Humoring Ethnic America: Abercrombie & Fitch Still Doesn't Get It

Emil Guillermo, Special to SF Gate
Tuesday, April 23, 2002

Here's how trendy I am. Before last week, my teenage daughter was telling me that the really  fashionably hip kids at her suburban school shop at Abercrombie & Fitch.

Now, I realize Banana Republic doesn't sell bananas. And I know Old Navy actually sells "new" stuff. But I swear, I thought Abercrombie & Fitch still sold safari wear to wannabe colonial elites just like it did 100 years ago. So I asked my daughter, "You mean spoiled, obnoxious teenagers these days want to dress up like Teddy Roosevelt?"

I found out that's true only if TR was into nouveau grunge. (Speak softly, but carry a big skateboard.) Apparently, it's not your great-grandfather's A&F. But it's still marketing with a colonial mentality – to the young. How else could you explain those T-shirts the company both introduced into and pulled from stores last week?

The most offensive shirt featured two smiling, slant-eyed gents with pointy bamboo rice-paddy hats, presumably the proprietors of the Wong Brothers Laundry Service. Their motto: "Two Wongs Can Make it White."
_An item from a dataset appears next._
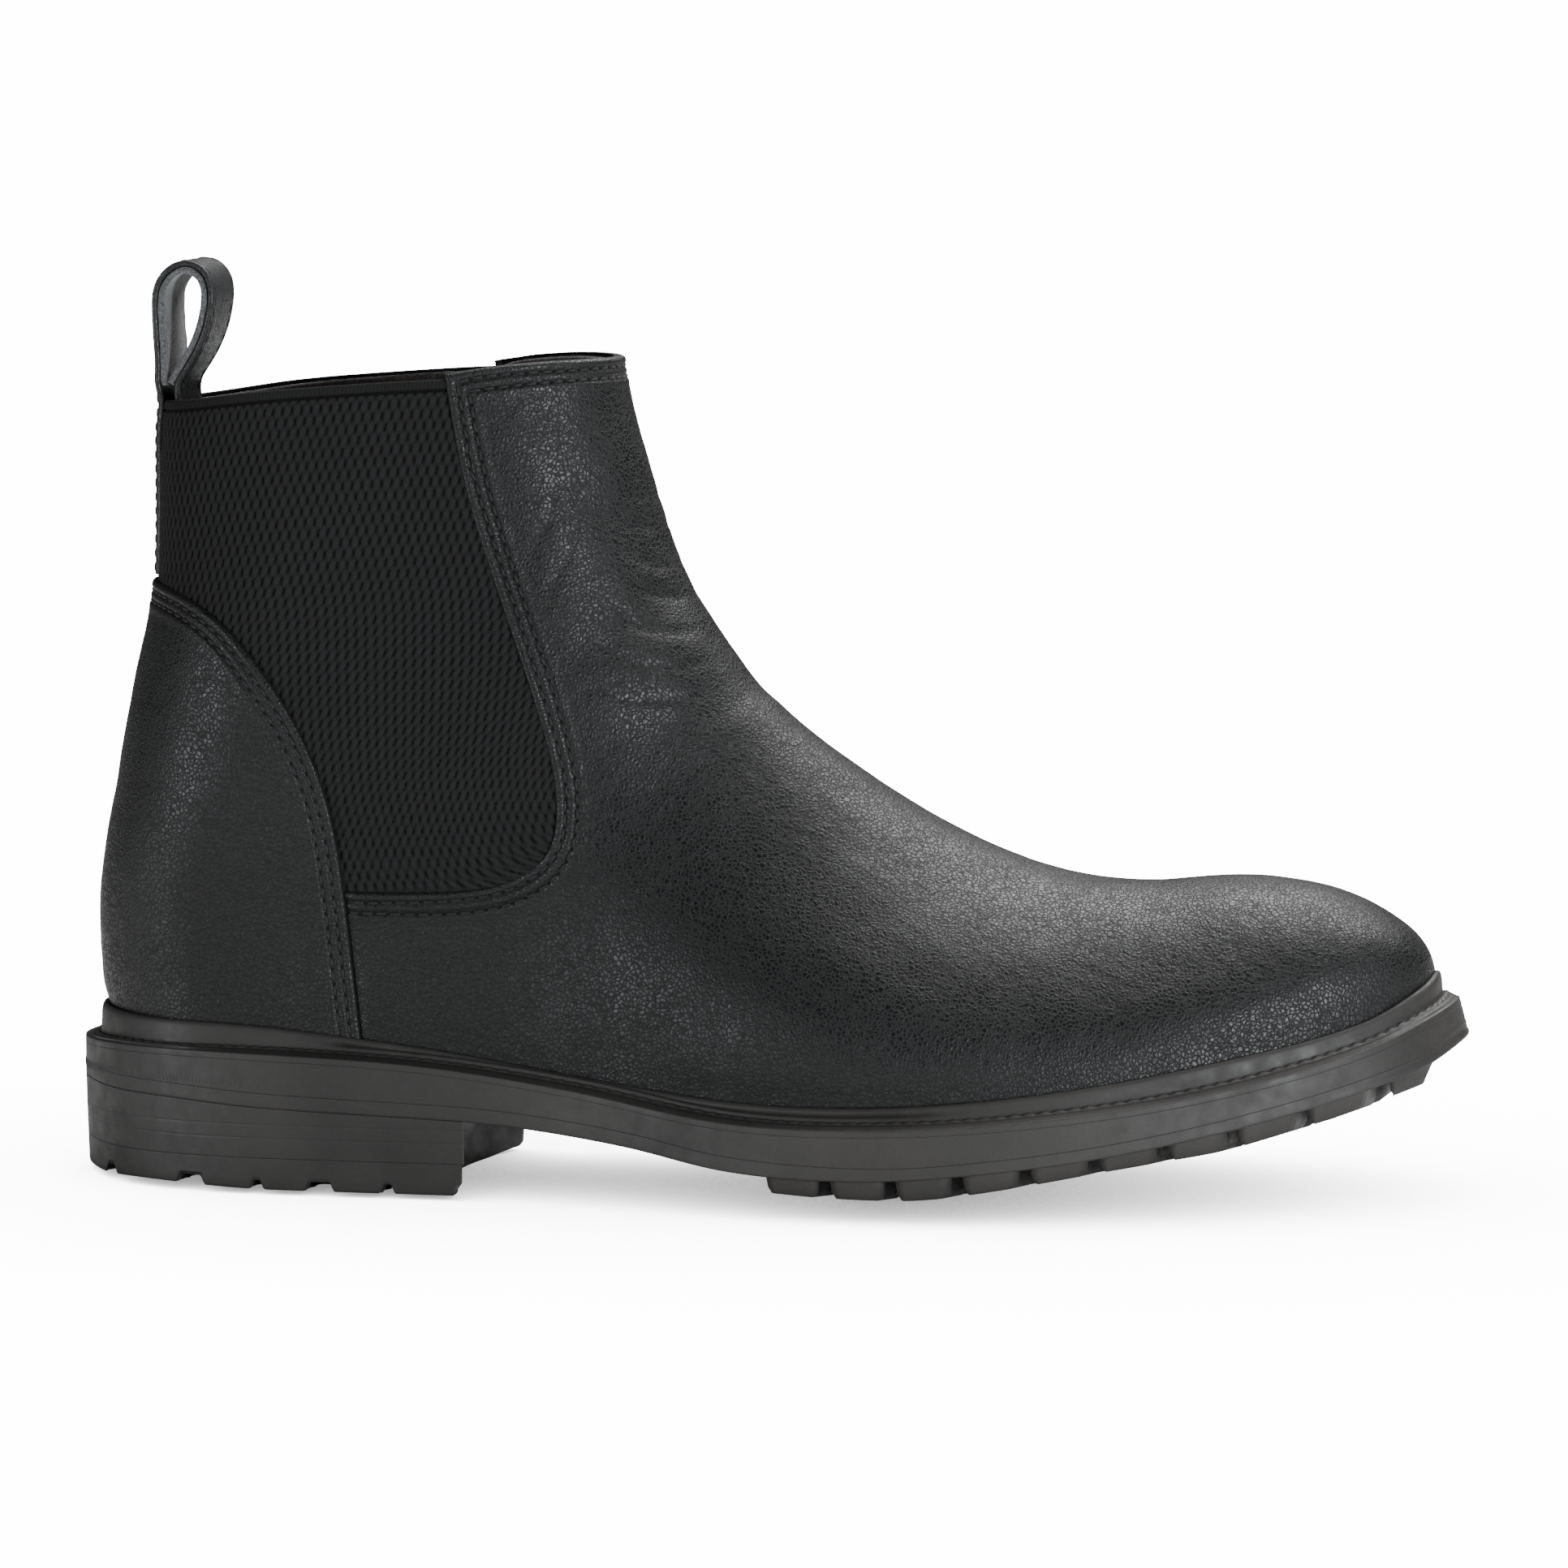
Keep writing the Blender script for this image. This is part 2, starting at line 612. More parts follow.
def vamp():
    """Points, faces and groove share of the front, which runs round to the quarters."""
    params, faces = upper_grid(np.linspace(-1, 1, 341), vamp_top_z, drops=RIM_DROPS)
    params, faces, rim = trim(params, faces, lambda p: outside_window(p) - PANEL_STRIP)
    params, faces = add_strip(params, faces, rim, gore_edge, PANEL_STRIP, STRIP_PROFILE)
    params, faces, _ = trim(params, faces, lambda p: ahead_of_quarter(p) + VAMP_UNDERLAP)
    params, faces, _ = trim(params, faces, above_ledge(LEATHER_FOOT))
    at = places(params)
    _, to_gore = gore_edge.nearest(at)
    to_top = np.maximum(vamp_top_z(at[:, 0]) - at[:, 2], 0)
    to_rim = np.minimum(to_gore, to_top)
    height = seam_profile(to_rim) + leather_relief(at)
    height -= 0.9 * (1 - smoothstep(ahead_of_quarter(at), -0.5, 2.0))
    return panel_points(params, height), faces, groove_share(to_rim)


def heel_quarter(side):
    """Points, faces and groove share of the heel's leather on one side."""
    top = line_through([(-160, 134), (0, 134)])
    params, faces = upper_grid(side_angles(0.02, 170, side), top, 1.0, 0.5, 1.0, 12)
    params, faces, rim = trim(params, faces, lambda p: -ahead_of_quarter(p) - PANEL_STRIP)
    params, faces = add_strip(params, faces, rim, quarter_edge, PANEL_STRIP, STRIP_PROFILE)
    params, faces, _ = trim(params, faces, above_ledge(LEATHER_FOOT))
    at = places(params)
    _, to_edge = quarter_edge.nearest(at)
    height = seam_profile(to_edge) + leather_relief(at)
    height += 0.35 * (1 - smoothstep(to_edge, 6, 26))
    height -= 0.55 * np.exp(-(at[:, 1] / 0.7) ** 2) * (at[:, 0] < -100)
    return panel_points(params, height), faces, groove_share(to_edge)


# ---- elastic gore ----------------------------------------------------------------------------
WEAVE_PITCH, WEAVE_ROW, WEAVE_HEIGHT = 2.13, 2.4, 0.5
WEAVE_WIDTH, WEAVE_LENGTH = 0.98, 1.85
SELVEDGE, SELVEDGE_PITCH = 2.3, 0.85
GORE_DEPTH = 1.2


def weave(across, down):
    """Relief of the elastic, 0 to 1: staggered upright ovals with slots between them."""
    across = across + 0.05 * down
    height = np.zeros(len(across))
    for shift in (0.0, 0.5):
        a = ((across / WEAVE_PITCH + shift) % 1.0 - 0.5) * WEAVE_PITCH / WEAVE_WIDTH
        b = ((down / (2 * WEAVE_ROW) + shift) % 1.0 - 0.5) * 2 * WEAVE_ROW / WEAVE_LENGTH
        height = np.maximum(height, np.sqrt(np.maximum(1 - np.abs(a) ** 2.6 - np.abs(b) ** 2.6, 0)))
    return height


def gore(side):
    """Points, faces and the weave's share of each point, for the elastic of one side."""
    phi = side_angles(0.2, 420, side)
    params, faces = upper_grid(phi, collar_z, 3.0, 0.28, 0.34, 11, (1.2, 0.8, 0.35))
    rows = places(params).reshape(-1, len(phi), 3)
    steps = np.linalg.norm(np.diff(rows, axis=1), axis=2)
    across = np.concatenate([np.zeros((len(rows), 1)), np.cumsum(steps, axis=1)], axis=1)
    across = across[:, -1:] - across if side > 0 else across
    params = np.hstack([params, across.reshape(-1, 1)])
    params, faces, _ = trim(params, faces, lambda p: GORE_UNDERLAP - outside_window(p))
    params, faces, _ = trim(params, faces, lambda p: ahead_of_quarter(p) + GORE_UNDERLAP)
    at = places(params)
    down = collar_z(at[:, 0]) - at[:, 2]
    body = smoothstep(down, SELVEDGE, SELVEDGE + 0.5)
    ribs = 0.5 + 0.5 * np.cos(2 * np.pi * params[:, 3] / SELVEDGE_PITCH)
    share = body * weave(params[:, 3], down - SELVEDGE) + (1 - body) * (0.6 + 0.3 * ribs)
    dark = np.exp(-((down - SELVEDGE) / 0.3) ** 2)
    height = WEAVE_HEIGHT * share - 0.35 * dark - 0.5 * np.clip(1 - down / 0.5, 0, 1) ** 2
    height += 0.25 * waves(at, 30, 11)
    return panel_points(params, height - GORE_DEPTH), faces, share * (1 - dark)


def lining():
    """Inside of the boot, with the lining's own edge along the collar."""
    def top(x):
        w = smoothstep(x, -68, -60)
        return (collar_z(x) * (1 - w) + vamp_top_z(x) * w) - 0.8

    phi = np.linspace(-1, 1, 201)
    params, faces = upper_grid(phi, top, 4.0, 0.5, 1.8, drops=(-1.0, -0.6, -0.25))
    params, faces, _ = trim(params, faces, above_ledge(LINING_FOOT))
    at = places(params)
    down = np.maximum(top(at[:, 0]) - at[:, 2], 0)
    height = -LINING_DEPTH + 0.10 * waves(at, 12, 21) + 0.05 * np.cos(down * 2 * np.pi / 6) * (down < 6)
    height += 0.3 * np.clip(1 - down / 0.6, 0, 1) ** 2
    return panel_points(params, height), [f[::-1] for f in faces]


# ---- sole ------------------------------------------------------------------------------------
LOOP_STEP = 0.5
SCALLOP_PITCH = 3.2
RIB_PITCH, RIB_STEP = 0.9, 0.225
RIB_PROFILE = (    # (drop from the band's top, share of the rib, inset)
    (0.0, 0.0, 0.4), (0.02, 0.0, 0.16), (0.25, 0.9, 0.26), (1.2, 1.0, 0.13),
    (2.2, 1.0, 0.13), (3.2, 0.9, 0.26), (3.45, 0.0, 0.16), (3.47, 0.0, 0.4),
)
OUTSOLE_THICK, FOOT_LIFT, UNDER_CROWN = 3.2, 0.5, 4.2
HEEL_TOP = 8.0
HEEL_TAPER = 0.6
BREAST_RADIUS, BREAST_CENTRE = 72.0, 3.0
WALL_POINTS, BREAST_POINTS = 520, 120
CORNER_TOP, CORNER_X = 4.5, (-62.2, -59.0)
loop = plan_loop(LOOP_STEP)
loop_in = inward(loop)
loop_s = np.arange(len(loop)) * LOOP_STEP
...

Ha-ha. Oh, and, of course, there's the brand name of century-old Abercrombie & Fitch, purveyors of ethnic slur masquerading as in-your-face fashion, underneath it all. It used to be said that society would be in full embrace of diversity once people figured out how to make money off of it. Boy, was I Wong! (There's that insidious A&F humor again).

Frankly, I admit to being stunned by the store's strategy here. Can you really market to diversity with racism? Someone at A&F's corporate headquarters in Ohio thought so. (Who was in the focus group? The  KKK?) Of course, no one was willing to cop to a formal strategy. Which is why you hire a PR guy. "We thought everyone would like these T-shirts," company spokesman Hampton Carney said to reporters. (Can't you just see his smiling white teeth?) And to think it launched just before Asian Pacific American Heritage Month in May! Carney claimed the company pokes fun at everyone, which really makes me afraid. What's next?

"Kiss Me, I'm a Beaner" T-shirts for Cinco de Mayo? How about a summer T-shirt showing two black guys eating fried chicken and watermelon? You know the company would never do that. Not unless it were willing to subject itself to an outcry that would end up with A&F having to appoint Al Sharpton to be its next CEO.

But for some reason, Asian Americans (a group to which I, as a Filipino American, belong), have always been considered fair game. I guess A&F figured, "Who's going to complain?"